> Written instruction
Reproduce the material exactly, omitting nothing.
***
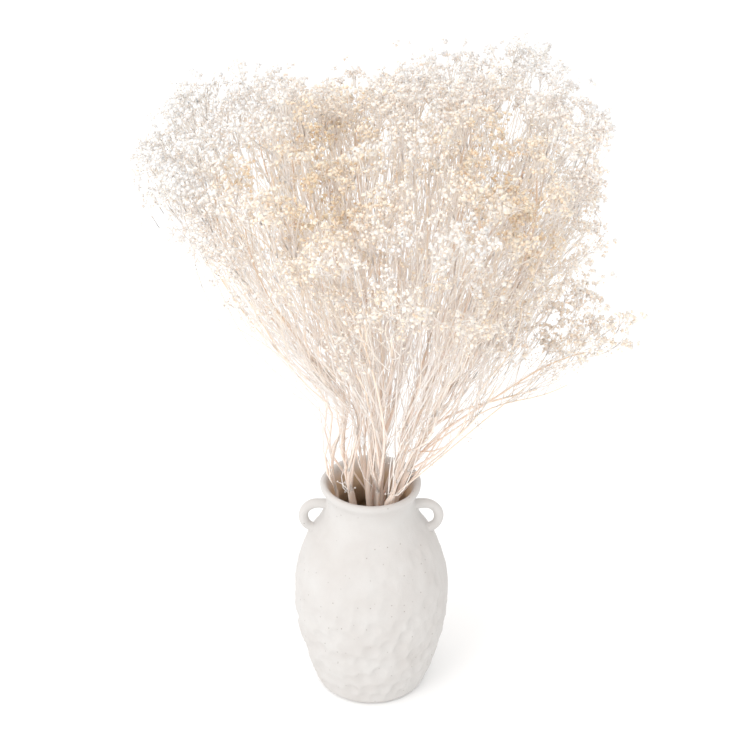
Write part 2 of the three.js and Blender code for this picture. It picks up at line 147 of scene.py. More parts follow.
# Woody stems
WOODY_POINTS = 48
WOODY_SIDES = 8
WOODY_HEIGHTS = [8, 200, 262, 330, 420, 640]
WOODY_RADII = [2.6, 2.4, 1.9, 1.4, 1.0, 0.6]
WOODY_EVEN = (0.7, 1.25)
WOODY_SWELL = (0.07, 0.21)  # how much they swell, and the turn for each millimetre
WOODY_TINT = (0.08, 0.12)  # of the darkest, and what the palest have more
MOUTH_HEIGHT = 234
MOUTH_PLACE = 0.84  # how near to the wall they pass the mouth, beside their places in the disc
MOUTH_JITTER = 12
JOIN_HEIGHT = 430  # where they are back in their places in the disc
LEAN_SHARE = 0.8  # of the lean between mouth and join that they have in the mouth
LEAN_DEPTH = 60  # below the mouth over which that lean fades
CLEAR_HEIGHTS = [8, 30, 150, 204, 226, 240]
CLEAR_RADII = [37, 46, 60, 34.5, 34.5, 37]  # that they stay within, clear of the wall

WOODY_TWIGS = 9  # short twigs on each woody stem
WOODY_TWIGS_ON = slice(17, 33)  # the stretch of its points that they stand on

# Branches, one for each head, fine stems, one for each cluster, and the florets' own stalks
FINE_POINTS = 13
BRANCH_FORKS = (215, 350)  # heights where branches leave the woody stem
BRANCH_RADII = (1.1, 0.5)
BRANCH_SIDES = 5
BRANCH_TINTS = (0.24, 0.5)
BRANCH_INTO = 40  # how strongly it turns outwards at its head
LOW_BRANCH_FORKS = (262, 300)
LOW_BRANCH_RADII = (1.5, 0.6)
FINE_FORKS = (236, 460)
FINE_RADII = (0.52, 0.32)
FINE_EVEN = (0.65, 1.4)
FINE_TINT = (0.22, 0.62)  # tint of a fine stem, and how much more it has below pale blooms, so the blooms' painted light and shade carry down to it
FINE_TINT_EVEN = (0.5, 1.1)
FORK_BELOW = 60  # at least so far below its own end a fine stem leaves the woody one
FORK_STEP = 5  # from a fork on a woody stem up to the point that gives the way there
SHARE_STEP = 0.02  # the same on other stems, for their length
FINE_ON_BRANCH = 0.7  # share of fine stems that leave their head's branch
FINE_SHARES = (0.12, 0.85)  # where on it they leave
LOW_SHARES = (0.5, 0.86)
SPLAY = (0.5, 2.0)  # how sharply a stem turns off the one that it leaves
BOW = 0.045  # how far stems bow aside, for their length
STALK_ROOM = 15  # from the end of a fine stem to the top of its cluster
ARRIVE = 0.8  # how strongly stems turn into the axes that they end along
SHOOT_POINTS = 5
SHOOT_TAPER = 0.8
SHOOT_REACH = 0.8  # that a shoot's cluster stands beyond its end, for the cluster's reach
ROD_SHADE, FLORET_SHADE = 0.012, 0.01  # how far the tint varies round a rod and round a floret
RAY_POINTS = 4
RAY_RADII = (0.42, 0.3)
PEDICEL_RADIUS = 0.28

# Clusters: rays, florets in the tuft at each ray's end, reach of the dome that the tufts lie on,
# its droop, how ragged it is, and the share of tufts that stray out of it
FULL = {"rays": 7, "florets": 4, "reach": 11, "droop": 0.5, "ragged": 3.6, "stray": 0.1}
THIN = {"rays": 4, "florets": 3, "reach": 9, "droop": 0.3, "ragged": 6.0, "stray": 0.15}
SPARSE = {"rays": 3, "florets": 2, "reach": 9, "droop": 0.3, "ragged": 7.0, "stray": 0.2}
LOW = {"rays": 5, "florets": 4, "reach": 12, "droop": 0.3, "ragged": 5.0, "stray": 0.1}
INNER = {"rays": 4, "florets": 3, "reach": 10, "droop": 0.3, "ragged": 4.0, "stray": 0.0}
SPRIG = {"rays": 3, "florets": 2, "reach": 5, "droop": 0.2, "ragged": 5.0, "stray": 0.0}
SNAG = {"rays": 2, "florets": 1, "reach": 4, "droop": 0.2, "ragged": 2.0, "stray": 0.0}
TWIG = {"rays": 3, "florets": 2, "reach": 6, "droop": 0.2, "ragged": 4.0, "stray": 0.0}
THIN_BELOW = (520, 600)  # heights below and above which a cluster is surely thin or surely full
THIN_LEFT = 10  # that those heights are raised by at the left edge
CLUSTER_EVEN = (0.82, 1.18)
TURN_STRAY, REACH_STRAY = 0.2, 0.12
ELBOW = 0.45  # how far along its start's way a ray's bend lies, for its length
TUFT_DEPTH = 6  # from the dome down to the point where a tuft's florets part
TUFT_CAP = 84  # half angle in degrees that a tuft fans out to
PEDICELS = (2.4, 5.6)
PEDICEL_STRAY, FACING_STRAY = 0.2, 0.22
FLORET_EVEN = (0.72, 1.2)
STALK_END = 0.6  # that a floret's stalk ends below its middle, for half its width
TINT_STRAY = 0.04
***
> Exercise answer
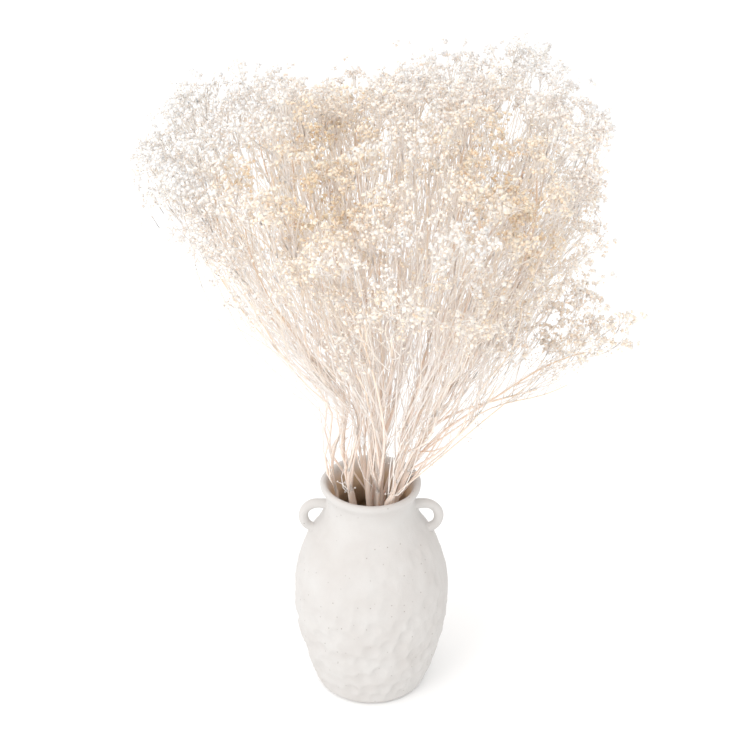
Write part 2 of the three.js and Blender code for this picture. It picks up at line 147 of scene.py. More parts follow.
# Woody stems
WOODY_POINTS = 48
WOODY_SIDES = 8
WOODY_HEIGHTS = [8, 200, 262, 330, 420, 640]
WOODY_RADII = [2.6, 2.4, 1.9, 1.4, 1.0, 0.6]
WOODY_EVEN = (0.7, 1.25)
WOODY_SWELL = (0.07, 0.21)  # how much they swell, and the turn for each millimetre
WOODY_TINT = (0.08, 0.12)  # of the darkest, and what the palest have more
MOUTH_HEIGHT = 234
MOUTH_PLACE = 0.84  # how near to the wall they pass the mouth, beside their places in the disc
MOUTH_JITTER = 12
JOIN_HEIGHT = 430  # where they are back in their places in the disc
LEAN_SHARE = 0.8  # of the lean between mouth and join that they have in the mouth
LEAN_DEPTH = 60  # below the mouth over which that lean fades
CLEAR_HEIGHTS = [8, 30, 150, 204, 226, 240]
CLEAR_RADII = [37, 46, 60, 34.5, 34.5, 37]  # that they stay within, clear of the wall

WOODY_TWIGS = 9  # short twigs on each woody stem
WOODY_TWIGS_ON = slice(17, 33)  # the stretch of its points that they stand on

# Branches, one for each head, fine stems, one for each cluster, and the florets' own stalks
FINE_POINTS = 13
BRANCH_FORKS = (215, 350)  # heights where branches leave the woody stem
BRANCH_RADII = (1.1, 0.5)
BRANCH_SIDES = 5
BRANCH_TINTS = (0.24, 0.5)
BRANCH_INTO = 40  # how strongly it turns outwards at its head
LOW_BRANCH_FORKS = (262, 300)
LOW_BRANCH_RADII = (1.5, 0.6)
FINE_FORKS = (236, 460)
FINE_RADII = (0.52, 0.32)
FINE_EVEN = (0.65, 1.4)
FINE_TINT = (0.22, 0.62)  # tint of a fine stem, and how much more it has below pale blooms, so the blooms' painted light and shade carry down to it
FINE_TINT_EVEN = (0.5, 1.1)
FORK_BELOW = 60  # at least so far below its own end a fine stem leaves the woody one
FORK_STEP = 5  # from a fork on a woody stem up to the point that gives the way there
SHARE_STEP = 0.02  # the same on other stems, for their length
FINE_ON_BRANCH = 0.7  # share of fine stems that leave their head's branch
FINE_SHARES = (0.12, 0.85)  # where on it they leave
LOW_SHARES = (0.5, 0.86)
SPLAY = (0.5, 2.0)  # how sharply a stem turns off the one that it leaves
BOW = 0.045  # how far stems bow aside, for their length
STALK_ROOM = 15  # from the end of a fine stem to the top of its cluster
ARRIVE = 0.8  # how strongly stems turn into the axes that they end along
SHOOT_POINTS = 5
SHOOT_TAPER = 0.8
SHOOT_REACH = 0.8  # that a shoot's cluster stands beyond its end, for the cluster's reach
ROD_SHADE, FLORET_SHADE = 0.012, 0.01  # how far the tint varies round a rod and round a floret
RAY_POINTS = 4
RAY_RADII = (0.42, 0.3)
PEDICEL_RADIUS = 0.28

# Clusters: rays, florets in the tuft at each ray's end, reach of the dome that the tufts lie on,
# its droop, how ragged it is, and the share of tufts that stray out of it
FULL = {"rays": 7, "florets": 4, "reach": 11, "droop": 0.5, "ragged": 3.6, "stray": 0.1}
THIN = {"rays": 4, "florets": 3, "reach": 9, "droop": 0.3, "ragged": 6.0, "stray": 0.15}
SPARSE = {"rays": 3, "florets": 2, "reach": 9, "droop": 0.3, "ragged": 7.0, "stray": 0.2}
LOW = {"rays": 5, "florets": 4, "reach": 12, "droop": 0.3, "ragged": 5.0, "stray": 0.1}
INNER = {"rays": 4, "florets": 3, "reach": 10, "droop": 0.3, "ragged": 4.0, "stray": 0.0}
SPRIG = {"rays": 3, "florets": 2, "reach": 5, "droop": 0.2, "ragged": 5.0, "stray": 0.0}
SNAG = {"rays": 2, "florets": 1, "reach": 4, "droop": 0.2, "ragged": 2.0, "stray": 0.0}
TWIG = {"rays": 3, "florets": 2, "reach": 6, "droop": 0.2, "ragged": 4.0, "stray": 0.0}
THIN_BELOW = (520, 600)  # heights below and above which a cluster is surely thin or surely full
THIN_LEFT = 10  # that those heights are raised by at the left edge
CLUSTER_EVEN = (0.82, 1.18)
TURN_STRAY, REACH_STRAY = 0.2, 0.12
ELBOW = 0.45  # how far along its start's way a ray's bend lies, for its length
TUFT_DEPTH = 6  # from the dome down to the point where a tuft's florets part
TUFT_CAP = 84  # half angle in degrees that a tuft fans out to
PEDICELS = (2.4, 5.6)
PEDICEL_STRAY, FACING_STRAY = 0.2, 0.22
FLORET_EVEN = (0.72, 1.2)
STALK_END = 0.6  # that a floret's stalk ends below its middle, for half its width
TINT_STRAY = 0.04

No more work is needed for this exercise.